Copy the data exactly from the line that contains "if obj.type not" through the line that contains "cad_box = object_bounds()", keeping both end lines and leaving out everything else.

──────── Input data

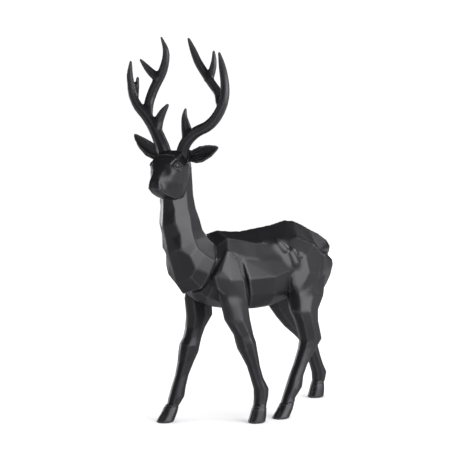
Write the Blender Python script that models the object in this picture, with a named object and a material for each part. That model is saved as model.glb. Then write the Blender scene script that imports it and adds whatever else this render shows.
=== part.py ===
"""A walking stag, cast in one piece of black resin and cut in large flat facets.

The stag looks along -Y, its left side is +X and it stands on Z = 0. The form is drawn in
millimetres at a height of DRAWN_HEIGHT, with X = 0 on the middle of the body, and is scaled to
FIGURE_HEIGHT. At the end it is centred on the box that it fills.
"""

import math

import bmesh
import bpy
from mathutils import Matrix, Vector

FIGURE_HEIGHT = 0.440  # metres, from the soles to the highest antler tip
DRAWN_HEIGHT = 440.0  # the height in millimetres at which the tables below are drawn
UNIT = FIGURE_HEIGHT / DRAWN_HEIGHT

# Sizes in metres that can be set by themselves.
TRACK = 0.072  # between the middles of the left and the right hooves
HOOF_LENGTH = 0.023
HOOF_WIDTH = 0.019
HOOF_HEIGHT = 0.019
SOLE_BEVEL = 0.0012
EAR_WIDTH = 0.0190
EAR_THICKNESS = 0.0066
EAR_HOLLOW = 0.0030
LEFT_EAR_SAG = 0.0008  # how far the ear's middle hangs below a straight line
RIGHT_EAR_SAG = 0.0040
ANTLER_GIRTH = 0.0165  # across the right beam at the skull

HEAD_TURN = math.radians(18)  # towards the stag's left
HEAD_PIVOT = (0, -118)  # X and Y of the upright axis that the head is turned about

SOLE_LEVEL = 2.0  # the height in drawn millimetres at which the soles lie

WELD = 1e-6
FLATTENING = 40  # steps

# Cuts across the neck, from the throat down to the chest: the keel point and the spine point as
# (along, up) and, between them, the corners of the left side as (out, along, up). The right
# side mirrors the left. The corners of one column make one of the neck's long bent edges.
NECK = (
    ((-138, 284), (4, -136, 286), (8, -132, 288), (11, -119, 292), (9, -108, 298), (-101, 303)),
    ((-141, 259), (5, -139, 260), (11, -138, 261), (13, -117, 263), (9, -105, 264), (-99, 264)),
    ((-142, 245), (6, -138, 247), (13, -135, 251), (15, -118, 250), (11, -103, 250), (-97, 249)),
    ((-142, 230), (7, -139, 232), (14, -136, 235), (18, -117, 238), (13, -99, 238), (-92, 237)),
    ((-139, 217), (8, -135, 219), (17, -131, 222), (20, -117, 227), (14, -96, 226), (-87, 227)),
    ((-135, 204), (11, -135, 204), (20, -133, 204), (23, -116, 216), (15, -91, 218), (-81, 221)),
    ((-130, 185), (14, -127, 185), (26, -123, 199), (26, -114, 207), (17, -87, 213), (-76, 217)),
    ((-122, 167), (20, -119, 172), (28, -117, 183), (28, -103, 198), (18, -84, 210), (-72, 216)),
    ((-114, 151), (24, -100, 162), (29, -98, 178), (29, -90, 191), (19, -82, 207), (-68, 217)),
)
# How far the front edge of the right side lies back at each of these cuts, because the neck
# bends to the left with the turn of the head.
NECK_BEND = (0, 0, 0, 0, 1, 4, 4.5, 1, 0)
NECK_POLES = ((0, -118, 304), (0, -60, 190))

# Cuts across the trunk in the same way, from the breast to the rump, with five corners a side.
TRUNK = (
    ((-100, 152), (12, -97, 154), (19, -93, 163), (22, -90, 176), (25, -85, 192), (17, -81, 206),
     (-72, 216)),
    ((-92, 143), (17, -91, 148), (24, -89, 160), (25, -86, 174), (28, -79, 193), (21, -75, 208),
     (-67, 220)),
    ((-68, 134), (22, -67, 141), (30, -67, 156), (31, -68, 176), (29, -70, 202), (22, -66, 215),
     (-61, 222)),
    ((-45, 131), (20, -44, 134), (30, -44, 150), (33, -46, 168), (31, -46, 192), (23, -45, 212),
     (-39, 218.5)),
    ((-26, 129), (21, -26, 133), (32, -24, 150), (35, -24, 168), (31, -27, 190), (25, -25, 205),
     (-25, 220)),
    ((-4, 127), (20, -3, 133), (31, -3, 148), (34, -6, 168), (31, -14, 187), (23, -13, 207),
     (0, 221)),
    ((16, 128), (16, 15, 133), (25, 17, 148), (31, 15, 174), (28, 10, 190), (22, 7, 206),
     (22, 224)),
    ((28, 131), (15, 28, 136), (24, 28, 149), (29, 30, 173), (28, 28, 192), (23, 27, 207),
     (44, 229)),
    ((44, 135), (16, 44, 141), (26, 44, 150), (32, 44, 172), (32, 43, 190), (22, 43, 210),
     (59, 226)),
    ((66, 139), (18, 64, 142), (33, 66, 144), (34, 66, 167), (31, 64, 186), (28, 64, 199),
     (72, 221)),
    ((84, 143), (16, 82, 145), (27, 81, 144), (32, 78, 167), (28, 81, 187), (21, 74, 199),
     (80, 217)),
    ((98, 150), (11, 97, 151), (19, 97, 150), (20, 97, 168), (20, 97, 181), (18, 87, 189),
     (99, 208)),
    ((107, 158), (7, 106, 158), (12, 108, 158), (13, 114, 171), (12, 112, 178), (9, 105, 186),
     (113, 199)),
)
TRUNK_POLES = ((0, -96, 182), (0, 119, 178))

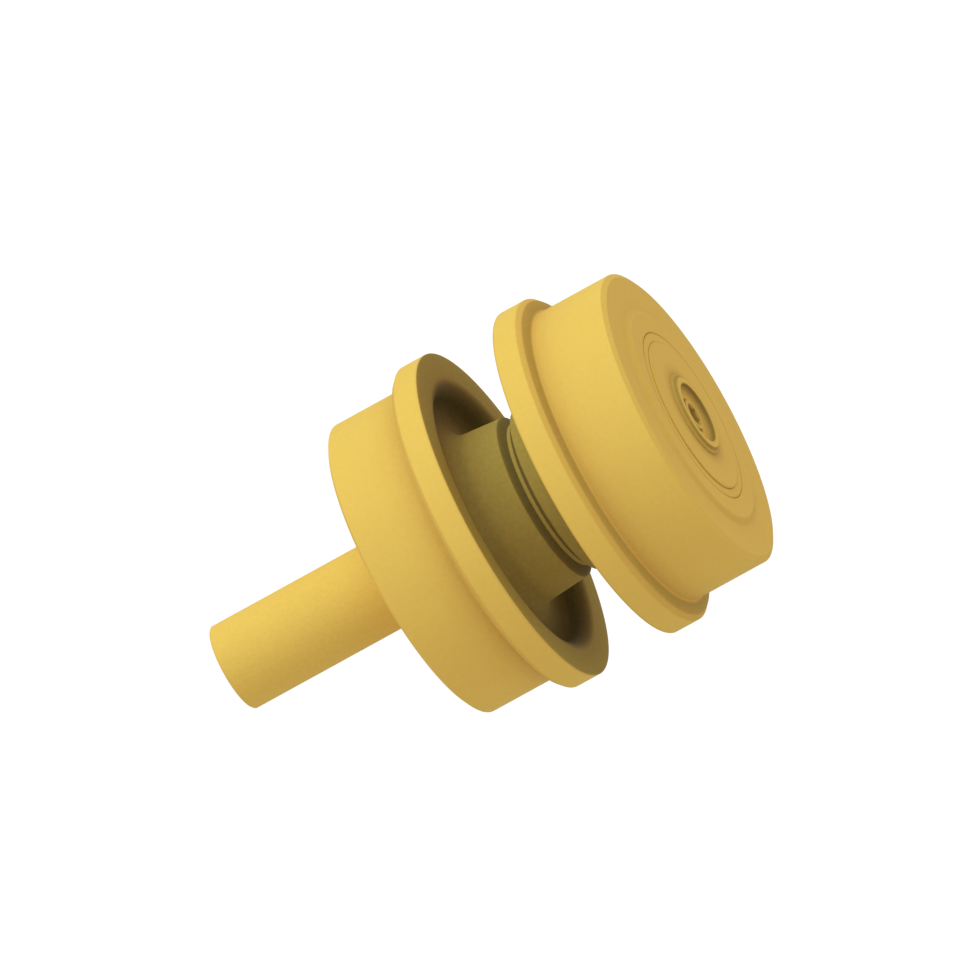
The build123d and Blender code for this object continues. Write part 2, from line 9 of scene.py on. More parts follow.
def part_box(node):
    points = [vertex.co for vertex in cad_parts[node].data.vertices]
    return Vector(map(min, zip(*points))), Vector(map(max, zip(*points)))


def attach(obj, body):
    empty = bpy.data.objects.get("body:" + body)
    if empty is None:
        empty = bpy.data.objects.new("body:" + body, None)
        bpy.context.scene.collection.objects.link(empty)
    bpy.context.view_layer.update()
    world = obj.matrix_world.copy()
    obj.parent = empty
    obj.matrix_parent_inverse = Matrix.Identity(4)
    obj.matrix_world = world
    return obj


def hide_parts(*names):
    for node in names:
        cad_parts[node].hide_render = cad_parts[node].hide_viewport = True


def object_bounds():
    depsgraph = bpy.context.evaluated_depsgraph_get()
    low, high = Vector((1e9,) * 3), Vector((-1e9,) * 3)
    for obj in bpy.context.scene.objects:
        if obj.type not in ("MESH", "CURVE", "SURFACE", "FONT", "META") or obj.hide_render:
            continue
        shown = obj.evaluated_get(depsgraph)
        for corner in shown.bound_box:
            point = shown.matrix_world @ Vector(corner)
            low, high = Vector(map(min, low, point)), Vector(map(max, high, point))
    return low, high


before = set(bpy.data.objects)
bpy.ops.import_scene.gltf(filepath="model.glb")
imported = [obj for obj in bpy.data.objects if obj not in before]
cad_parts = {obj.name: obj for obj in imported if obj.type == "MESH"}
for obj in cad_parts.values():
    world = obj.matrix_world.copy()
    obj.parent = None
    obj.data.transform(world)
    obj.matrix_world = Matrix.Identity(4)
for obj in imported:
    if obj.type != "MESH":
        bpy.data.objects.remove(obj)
cad_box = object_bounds()

# The roller turns about Y, +Z is up and the shaft's free end lies along -Y.  Meshes are in metres.
# Sections are drawn in millimetres as (axial, radius), where axial is the distance from the shell's
# middle plane, positive towards the cover.
MM = 0.001
AROUND = 240                     # points round a turned surface
ARC_STEP = math.radians(9)       # turn between two points of a rounded corner
NEAR, NEXT = 0.35, 1.6           # distances from a corner of the points that keep a flat side flat
SIDE_STEP = 4.0                  # longest step along a flat side
LONG_SIDE, SHORT_SIDE = 2.5 * NEXT, 4 * NEAR   # lengths above which a side gets all or three points
WORN_ROUND = 1.0                 # an edge with this round or more keeps its paint
SHARP_ANGLE = math.radians(28)   # faces that meet at a larger angle are shaded apart
SAME_PLACE = 1e-7                # points closer than this, in metres, become one

ROLLER_BODY = "roller_group"

weld_low, weld_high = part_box("centre_weld")
shell_low, shell_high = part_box("shell_cover_side")
cup_low, cup_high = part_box("cover_side_cup")
cover_low, cover_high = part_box("end_cover")
ring_low, ring_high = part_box("retaining_ring")
plug_low, plug_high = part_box("fill_plug")
washer_low, washer_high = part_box("plug_washer")
collar_low, collar_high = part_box("seal_collar")
shaft_low, shaft_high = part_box("shaft")
MIDDLE = (weld_low.y + weld_high.y) / 2


def axial_of(y):
    """Axial place, in millimetres from the shell's middle, of a Y coordinate."""
    return (y - MIDDLE) / MM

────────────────

(Exercise answer):
        if obj.type not in ("MESH", "CURVE", "SURFACE", "FONT", "META") or obj.hide_render:
            continue
        shown = obj.evaluated_get(depsgraph)
        for corner in shown.bound_box:
            point = shown.matrix_world @ Vector(corner)
            low, high = Vector(map(min, low, point)), Vector(map(max, high, point))
    return low, high


before = set(bpy.data.objects)
bpy.ops.import_scene.gltf(filepath="model.glb")
imported = [obj for obj in bpy.data.objects if obj not in before]
cad_parts = {obj.name: obj for obj in imported if obj.type == "MESH"}
for obj in cad_parts.values():
    world = obj.matrix_world.copy()
    obj.parent = None
    obj.data.transform(world)
    obj.matrix_world = Matrix.Identity(4)
for obj in imported:
    if obj.type != "MESH":
        bpy.data.objects.remove(obj)
cad_box = object_bounds()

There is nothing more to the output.